# YOUR INSTRUCTIONS
Would you quote the material below from its first line through the line containing "JOINT_GAP = 0.0003", exactly and with both ends included?
┄┄┄┄┄┄┄┄┄┄┄┄┄┄┄┄┄┄┄┄
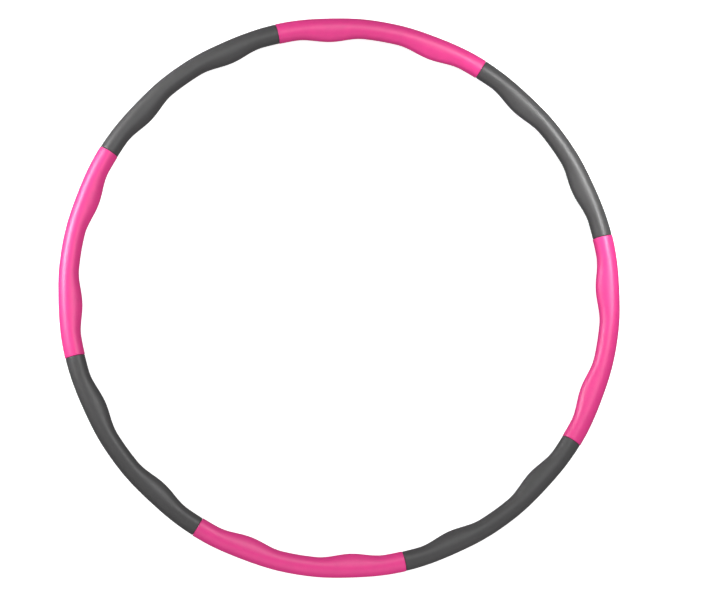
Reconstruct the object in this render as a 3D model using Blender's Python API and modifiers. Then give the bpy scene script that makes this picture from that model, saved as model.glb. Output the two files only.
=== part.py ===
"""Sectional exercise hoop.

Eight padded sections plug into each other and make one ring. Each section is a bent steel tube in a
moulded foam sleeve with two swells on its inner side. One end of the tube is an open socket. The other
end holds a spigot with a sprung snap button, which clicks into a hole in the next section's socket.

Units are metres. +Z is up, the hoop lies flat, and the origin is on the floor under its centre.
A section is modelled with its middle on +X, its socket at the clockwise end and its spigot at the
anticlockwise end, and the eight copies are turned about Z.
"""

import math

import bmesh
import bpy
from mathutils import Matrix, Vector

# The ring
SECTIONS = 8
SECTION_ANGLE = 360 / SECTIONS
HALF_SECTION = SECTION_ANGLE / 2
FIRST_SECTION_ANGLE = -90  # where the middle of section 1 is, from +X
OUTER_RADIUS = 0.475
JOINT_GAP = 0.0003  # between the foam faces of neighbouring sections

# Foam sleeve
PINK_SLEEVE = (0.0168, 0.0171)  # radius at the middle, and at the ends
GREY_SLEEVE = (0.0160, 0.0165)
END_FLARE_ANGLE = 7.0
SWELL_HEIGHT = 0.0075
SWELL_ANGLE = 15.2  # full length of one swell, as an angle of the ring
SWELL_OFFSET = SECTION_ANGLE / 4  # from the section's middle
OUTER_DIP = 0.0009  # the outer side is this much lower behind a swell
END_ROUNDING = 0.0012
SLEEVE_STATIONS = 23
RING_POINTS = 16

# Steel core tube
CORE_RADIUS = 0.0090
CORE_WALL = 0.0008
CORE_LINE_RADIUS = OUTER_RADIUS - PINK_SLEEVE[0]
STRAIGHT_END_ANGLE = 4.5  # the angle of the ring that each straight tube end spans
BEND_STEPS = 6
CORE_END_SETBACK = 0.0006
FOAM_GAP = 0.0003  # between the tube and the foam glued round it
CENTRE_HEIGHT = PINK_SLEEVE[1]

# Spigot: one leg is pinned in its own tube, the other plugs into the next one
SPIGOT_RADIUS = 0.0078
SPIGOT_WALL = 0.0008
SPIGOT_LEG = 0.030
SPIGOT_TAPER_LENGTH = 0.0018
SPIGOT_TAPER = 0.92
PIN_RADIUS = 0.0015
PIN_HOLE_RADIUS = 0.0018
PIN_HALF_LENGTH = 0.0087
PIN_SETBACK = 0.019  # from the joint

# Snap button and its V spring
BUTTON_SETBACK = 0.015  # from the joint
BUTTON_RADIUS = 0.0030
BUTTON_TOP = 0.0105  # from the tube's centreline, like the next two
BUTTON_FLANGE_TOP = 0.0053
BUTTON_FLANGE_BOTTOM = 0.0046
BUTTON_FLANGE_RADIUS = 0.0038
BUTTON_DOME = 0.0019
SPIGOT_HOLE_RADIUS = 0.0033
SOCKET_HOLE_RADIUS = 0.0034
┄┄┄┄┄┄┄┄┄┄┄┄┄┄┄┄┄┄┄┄
# ANSWER TO THE EXERCISE
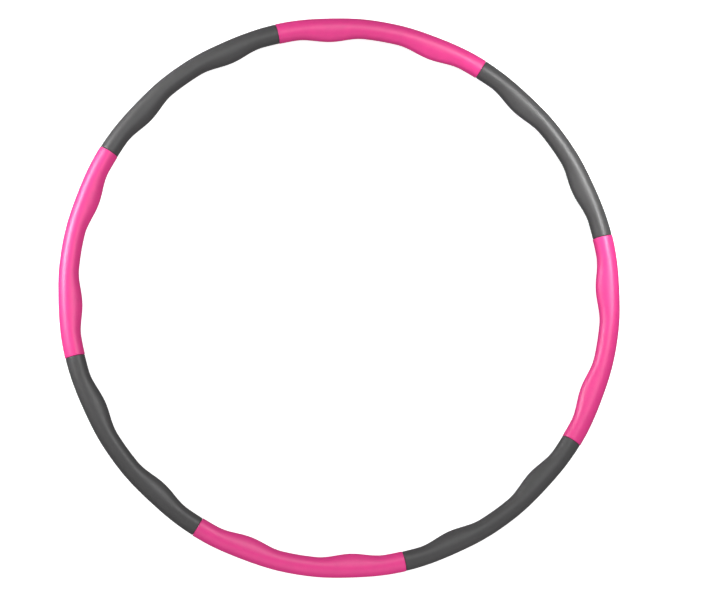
Reconstruct the object in this render as a 3D model using Blender's Python API and modifiers. Then give the bpy scene script that makes this picture from that model, saved as model.glb. Output the two files only.
=== part.py ===
"""Sectional exercise hoop.

Eight padded sections plug into each other and make one ring. Each section is a bent steel tube in a
moulded foam sleeve with two swells on its inner side. One end of the tube is an open socket. The other
end holds a spigot with a sprung snap button, which clicks into a hole in the next section's socket.

Units are metres. +Z is up, the hoop lies flat, and the origin is on the floor under its centre.
A section is modelled with its middle on +X, its socket at the clockwise end and its spigot at the
anticlockwise end, and the eight copies are turned about Z.
"""

import math

import bmesh
import bpy
from mathutils import Matrix, Vector

# The ring
SECTIONS = 8
SECTION_ANGLE = 360 / SECTIONS
HALF_SECTION = SECTION_ANGLE / 2
FIRST_SECTION_ANGLE = -90  # where the middle of section 1 is, from +X
OUTER_RADIUS = 0.475
JOINT_GAP = 0.0003  # between the foam faces of neighbouring sections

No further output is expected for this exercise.